Sterne—Koran. Pt. II.
A man’s body and his mind, with the utmost reverence to both I speak it, are exactly like a jerkin and a jerkin’s lining;—rumple the one,—you rumple the other.
Sterne—Tristram Shandy. Bk. III. Ch. IV.
When I beheld this I sighed, and said within myself, Surely man is a Broomstick!
Swift—A Meditation upon a Broomstick.
Homo vitæ commodatus, non donatus est.
Man has been lent, not given, to life.
Syrus—Maxims.
Man is man, and master of his fate.
Tennyson—Enid. Song of Fortune and Her Wheel.
Ah God, for a man with heart, head, hand,
Like some of the simple great gone
Forever and ever by,
One still strong man in a blatant land,
Whatever they call him, what care I,
Aristocrat, democrat, autocrat—one
Who can rule and dare not lie.
Tennyson—Maud. X. 5.
I am a part of all that I have met.
Tennyson—Ulysses. L. 18.
Homo sum, humani nihil a me alienum puto.
I am a man, nothing that is human do I think unbecoming in me.
Terence—Heauton timoroumenos.
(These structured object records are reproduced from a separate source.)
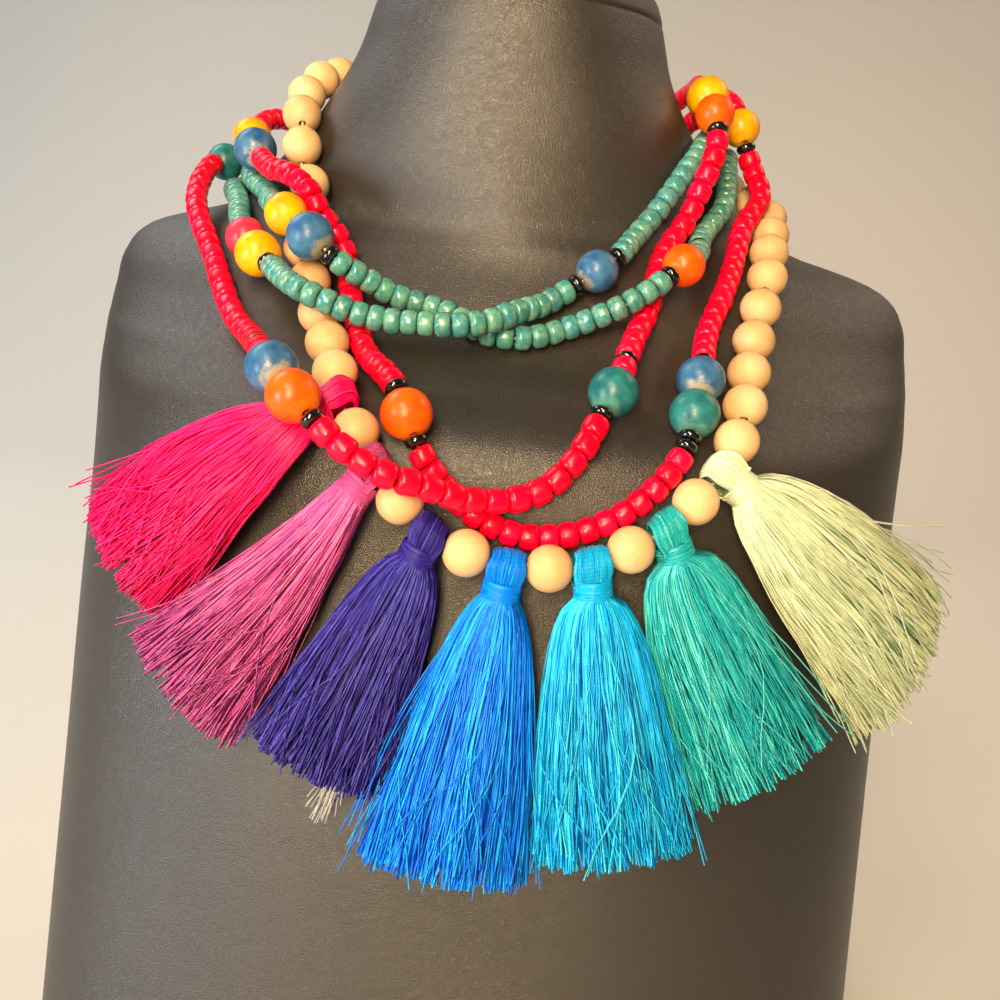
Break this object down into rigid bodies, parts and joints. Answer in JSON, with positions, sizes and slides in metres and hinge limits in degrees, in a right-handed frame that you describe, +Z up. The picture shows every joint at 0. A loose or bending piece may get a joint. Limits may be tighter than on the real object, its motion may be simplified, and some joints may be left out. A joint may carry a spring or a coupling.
{
  "type": "tassel necklace on a neck bust",
  "caption": "Many-stranded necklace of wood, red and turquoise beads with thread tassels, worn by a leatherette-covered neck bust that stands on its flat base.",
  "frame": {"origin": "centre of the object's outline seen from above, on the plane of the bust's base", "axes": "+Z up, the chest and the tassels face -Y, +X to the right in the picture"},
  "size_m": [0.3266, 0.2535, 0.43],
  "materials": {
    "leatherette": "pebbled satin leatherette",
    "clasp_metal": "satin plate",
    "natural_wood": "satin lacquered pale wood",
    "cream_thread": "twisted thread",
    "red_pony": "glossy, slightly translucent",
    "red_thread": "twisted thread",
    "turquoise_pony": "pearly, mottled",
    "black_gloss": "high gloss",
    "painted_teal": "satin painted wood",
    "painted_blue": "satin painted wood, worn",
    "painted_orange": "satin painted wood",
    "painted_yellow": "satin painted wood",
    "painted_pink": "satin painted wood",
    "thread_pink": "silky twisted thread",
    "thread_mauve": "silky twisted thread",
    "thread_navy": "silky twisted thread",
    "thread_azure": "silky twisted thread",
    "thread_blue": "silky twisted thread",
    "thread_teal": "silky twisted thread",
    "thread_mint": "silky twisted thread"
  },
  "bodies": {
    "root": {"neck_bust": "leatherette", "necklace_clasp": "clasp_metal", "wood_bead_string": "natural_wood", "wood_thread": "cream_thread", "red_bead_string_1": "red_pony", "red_thread_1": "red_thread", "red_string_2": "red_pony", "turquoise_string_1": "turquoise_pony", "turquoise_string_2": "turquoise_pony", "black_spacers": "black_gloss", "red_1_teal_bead_left": "painted_teal", "red_1_blue_bead": "painted_blue", "red_1_orange_bead_left": "painted_orange", "red_1_teal_bead_right": "painted_teal", "red_1_orange_bead_right": "painted_orange", "red_1_yellow_bead": "painted_yellow", "red_2_yellow_bead_left": "painted_yellow", "red_2_blue_bead_left": "painted_blue", "red_2_orange_bead": "painted_orange", "red_2_teal_bead": "painted_teal", "red_2_blue_bead_right": "painted_blue", "red_2_yellow_bead_right": "painted_yellow", "turquoise_1_pink_bead": "painted_pink", "turquoise_1_yellow_bead": "painted_yellow", "turquoise_1_blue_bead": "painted_blue", "turquoise_2_yellow_bead": "painted_yellow", "turquoise_2_blue_bead": "painted_blue", "turquoise_2_orange_bead": "painted_orange", "tassel_pink": "thread_pink", "tassel_mauve": "thread_mauve", "tassel_navy": "thread_navy", "tassel_azure": "thread_azure", "tassel_blue": "thread_blue", "tassel_teal": "thread_teal", "tassel_mint": "thread_mint"}
  },
  "joints": []
}
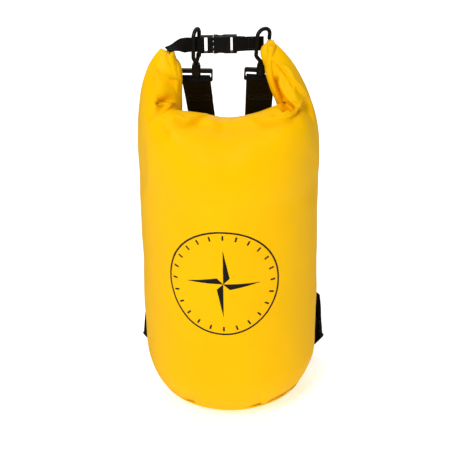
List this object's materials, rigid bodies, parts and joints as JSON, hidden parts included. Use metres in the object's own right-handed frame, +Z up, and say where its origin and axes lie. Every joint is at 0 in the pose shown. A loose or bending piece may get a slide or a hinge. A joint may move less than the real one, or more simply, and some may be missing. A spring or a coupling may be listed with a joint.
{
  "type": "stuff sack",
  "caption": "Packed roll-top waterproof sack standing on a round base: mouth rolled and clipped over the top by a side-release buckle, two clip-on shoulder straps behind.",
  "frame": {"origin": "centre of the round base, on the surface the sack stands on", "axes": "+Z up the sack, +X to the right of the printed front, +Y to the back, where the straps are"},
  "size_m": [0.2777, 0.2544, 0.5596],
  "materials": {
    "coated_fabric": "satin",
    "patch": "satin",
    "print": "satin",
    "stiffener": "matt",
    "webbing": "woven",
    "plastic": "satin"
  },
  "bodies": {
    "bag": {"bag_tube": "coated_fabric", "gathered_shoulder": "coated_fabric", "horn_left": "coated_fabric", "horn_right": "coated_fabric", "base_panel": "coated_fabric", "rolled_mouth": "coated_fabric", "mouth_stiffener": "stiffener", "printed_dial": "print", "closure_webbing_left": "webbing", "closure_webbing_right": "webbing", "buckle_socket": "plastic", "hook_frame_left": "plastic", "hook_frame_right": "plastic", "shoulder_strap_left": "webbing", "shoulder_strap_right": "webbing", "adjuster_left": "plastic", "adjuster_right": "plastic", "anchor_webbing_left": "webbing", "anchor_webbing_right": "webbing", "anchor_patch_left": "patch", "anchor_patch_right": "patch"},
    "prong": {"buckle_prong": "plastic"},
    "arm_upper": {"prong_arm_upper": "plastic"},
    "arm_lower": {"prong_arm_lower": "plastic"},
    "hook_left": {"hook_left": "plastic"},
    "gate_left": {"hook_gate_left": "plastic"},
    "hook_right": {"hook_right": "plastic"},
    "gate_right": {"hook_gate_right": "plastic"}
  },
  "joints": [
    {"name": "buckle_release", "type": "slide", "parent": "bag", "child": "prong", "axis": [-1, 0, 0], "range_m": [0, 0.024], "deforming": ["closure_webbing_left"]},
    {"name": "upper_arm_flex", "type": "hinge", "parent": "prong", "child": "arm_upper", "pos_m": [-0.0206, 0, 0.5425], "axis": [0, 1, 0], "range_deg": [0, 8]},
    {"name": "lower_arm_flex", "type": "hinge", "parent": "prong", "child": "arm_lower", "pos_m": [-0.0206, 0, 0.5285], "axis": [0, -1, 0], "range_deg": [0, 8]},
    {"name": "left_hook_swivel", "type": "hinge", "parent": "bag", "child": "hook_left", "pos_m": [-0.04242, 0.00621, 0.48095], "axis": [0.0243, -0.1039, 0.9943], "range_deg": [-12, 20]},
    {"name": "left_gate_open", "type": "hinge", "parent": "hook_left", "child": "gate_left", "pos_m": [-0.03832, 0.01045, 0.517], "axis": [0.926, -0.3726, -0.0616], "range_deg": [0, 8], "stiffness_Nm_per_rad": 0.03},
    {"name": "right_hook_swivel", "type": "hinge", "parent": "bag", "child": "hook_right", "pos_m": [0.04453, 0.00619, 0.48062], "axis": [0.0692, -0.1037, 0.9922], "range_deg": [0, 25]},
    {"name": "right_gate_open", "type": "hinge", "parent": "hook_right", "child": "gate_right", "pos_m": [0.05414, 0.0073, 0.51584], "axis": [0.5519, -0.8246, -0.1247], "range_deg": [0, 8], "stiffness_Nm_per_rad": 0.03}
  ],
  "couplings": [
    {"joint": "upper_arm_flex", "follows": "buckle_release", "rad_per_m": 5.8},
    {"joint": "lower_arm_flex", "follows": "buckle_release", "rad_per_m": 5.8}
  ]
}
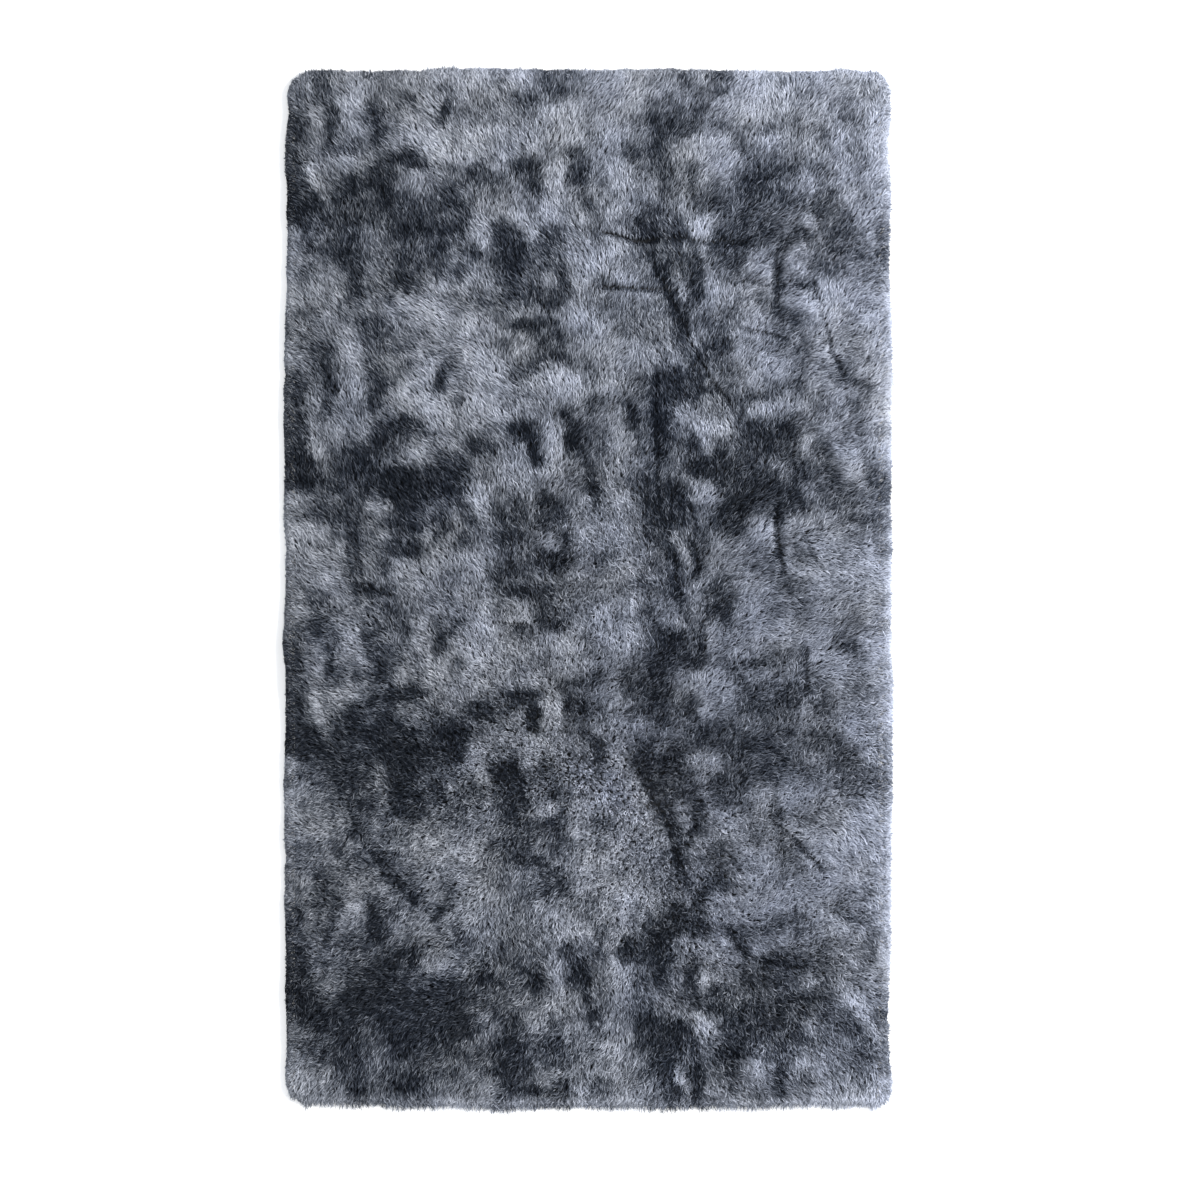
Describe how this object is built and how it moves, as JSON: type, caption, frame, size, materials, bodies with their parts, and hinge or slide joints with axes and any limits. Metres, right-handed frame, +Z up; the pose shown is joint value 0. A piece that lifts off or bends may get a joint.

Act I. Sc. 1. F. W. Ricord’s trans.
Der edle Mensch ist nur ein Bild von Gott.
The noble man is only God’s image.
Ludwig Tieck—Genoveva.
Quod, ut dictur, si est homo bulla, eo magis senex.
What, if as said, man is a bubble.
Varro—Preface to De Re Rustica. Found also in Seneca—Apocolocyntosis. Lucan—Charron. 19. Cardinal Armellini’s Epitaph in Revue des Deux Mondes, April 15, 1892. Erasmus—Adagia.
Silver is the king’s stamp; man God’s stamp, and a woman is man’s stamp; we are not current till we pass from one man to another.
Webster—Northward Hoe. I. 186. Hazlitt’s ed.
I am an acme of things accomplished, and I am encloser of things to be.
Walt Whitman—Song of Myself. 44.
When faith is lost, when honor dies,
The man is dead!
Whittier—Ichabod. St. 8.
I weigh the man, not his title: ’tis not the king’s inscription can make the metal better or heavier.
Wycherly—Plain Dealer. Act I. Sc. 1. (Altered by Bickerstaff.)
How poor, how rich, how abject, how august,
How complicate, how wonderful, is man!
How passing wonder He, who made him such!
Young—Night Thoughts. Night I. L. 68.
Ah! how unjust to nature, and himself,
Is thoughtless, thankless, inconsistent man.
Young—Night Thoughts. Night II. L. 112.